__Exercise goal__
Reproduce each record below exactly as written.

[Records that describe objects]
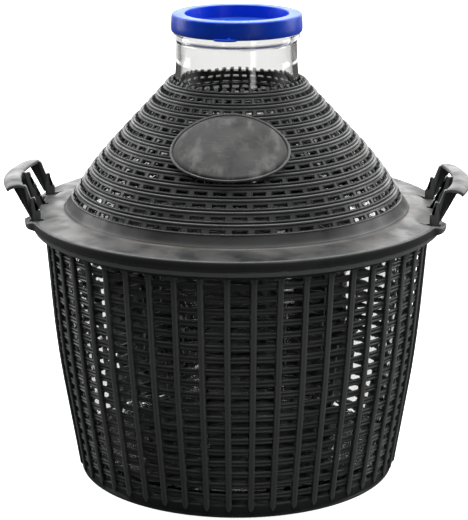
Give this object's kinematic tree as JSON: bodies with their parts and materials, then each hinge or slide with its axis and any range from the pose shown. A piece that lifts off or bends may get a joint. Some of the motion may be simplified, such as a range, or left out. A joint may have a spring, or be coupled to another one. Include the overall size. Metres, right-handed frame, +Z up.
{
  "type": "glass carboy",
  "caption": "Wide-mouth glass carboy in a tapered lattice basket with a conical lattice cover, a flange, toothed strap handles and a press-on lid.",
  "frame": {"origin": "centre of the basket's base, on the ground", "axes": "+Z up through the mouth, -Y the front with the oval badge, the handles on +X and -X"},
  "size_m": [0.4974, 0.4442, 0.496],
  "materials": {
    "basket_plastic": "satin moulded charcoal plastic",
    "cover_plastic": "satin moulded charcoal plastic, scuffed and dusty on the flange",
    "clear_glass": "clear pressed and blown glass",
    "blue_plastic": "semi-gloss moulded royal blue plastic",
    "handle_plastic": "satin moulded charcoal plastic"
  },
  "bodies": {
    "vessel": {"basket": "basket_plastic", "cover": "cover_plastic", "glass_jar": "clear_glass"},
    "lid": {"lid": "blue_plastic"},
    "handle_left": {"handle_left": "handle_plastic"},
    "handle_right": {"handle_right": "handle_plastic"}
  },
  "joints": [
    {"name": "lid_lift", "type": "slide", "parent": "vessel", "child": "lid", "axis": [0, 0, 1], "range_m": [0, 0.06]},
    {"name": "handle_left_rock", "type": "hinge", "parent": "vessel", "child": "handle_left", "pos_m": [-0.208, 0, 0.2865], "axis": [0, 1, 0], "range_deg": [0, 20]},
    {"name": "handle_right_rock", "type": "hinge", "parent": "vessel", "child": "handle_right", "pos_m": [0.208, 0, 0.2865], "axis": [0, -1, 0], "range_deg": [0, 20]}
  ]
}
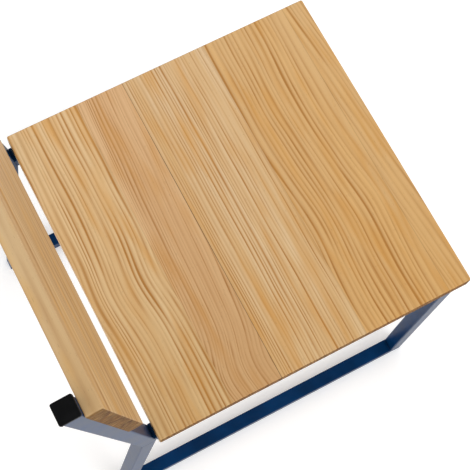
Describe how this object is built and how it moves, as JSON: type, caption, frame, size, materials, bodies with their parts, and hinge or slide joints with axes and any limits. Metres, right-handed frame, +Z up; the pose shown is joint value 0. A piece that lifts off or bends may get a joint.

__Answer to the task__
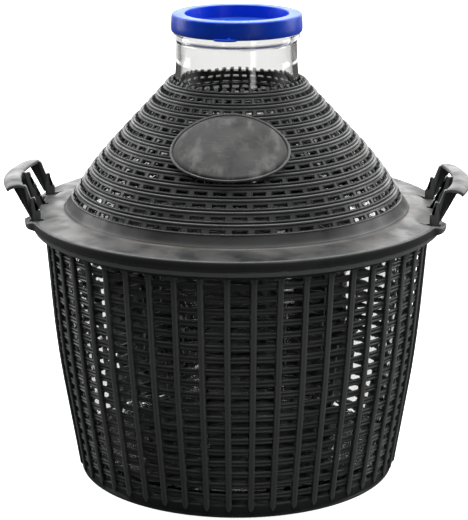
Give this object's kinematic tree as JSON: bodies with their parts and materials, then each hinge or slide with its axis and any range from the pose shown. A piece that lifts off or bends may get a joint. Some of the motion may be simplified, such as a range, or left out. A joint may have a spring, or be coupled to another one. Include the overall size. Metres, right-handed frame, +Z up.
{
  "type": "glass carboy",
  "caption": "Wide-mouth glass carboy in a tapered lattice basket with a conical lattice cover, a flange, toothed strap handles and a press-on lid.",
  "frame": {"origin": "centre of the basket's base, on the ground", "axes": "+Z up through the mouth, -Y the front with the oval badge, the handles on +X and -X"},
  "size_m": [0.4974, 0.4442, 0.496],
  "materials": {
    "basket_plastic": "satin moulded charcoal plastic",
    "cover_plastic": "satin moulded charcoal plastic, scuffed and dusty on the flange",
    "clear_glass": "clear pressed and blown glass",
    "blue_plastic": "semi-gloss moulded royal blue plastic",
    "handle_plastic": "satin moulded charcoal plastic"
  },
  "bodies": {
    "vessel": {"basket": "basket_plastic", "cover": "cover_plastic", "glass_jar": "clear_glass"},
    "lid": {"lid": "blue_plastic"},
    "handle_left": {"handle_left": "handle_plastic"},
    "handle_right": {"handle_right": "handle_plastic"}
  },
  "joints": [
    {"name": "lid_lift", "type": "slide", "parent": "vessel", "child": "lid", "axis": [0, 0, 1], "range_m": [0, 0.06]},
    {"name": "handle_left_rock", "type": "hinge", "parent": "vessel", "child": "handle_left", "pos_m": [-0.208, 0, 0.2865], "axis": [0, 1, 0], "range_deg": [0, 20]},
    {"name": "handle_right_rock", "type": "hinge", "parent": "vessel", "child": "handle_right", "pos_m": [0.208, 0, 0.2865], "axis": [0, -1, 0], "range_deg": [0, 20]}
  ]
}
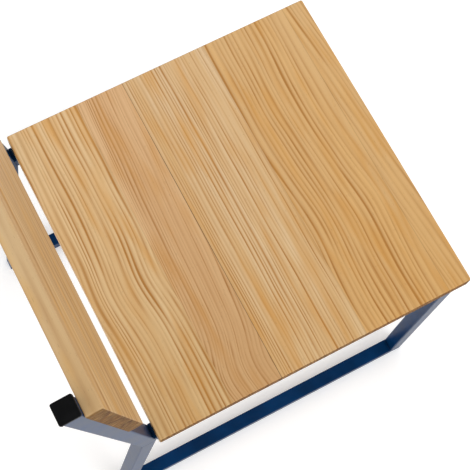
Describe how this object is built and how it moves, as JSON: type, caption, frame, size, materials, bodies with their parts, and hinge or slide joints with axes and any limits. Metres, right-handed frame, +Z up; the pose shown is joint value 0. A piece that lifts off or bends may get a joint.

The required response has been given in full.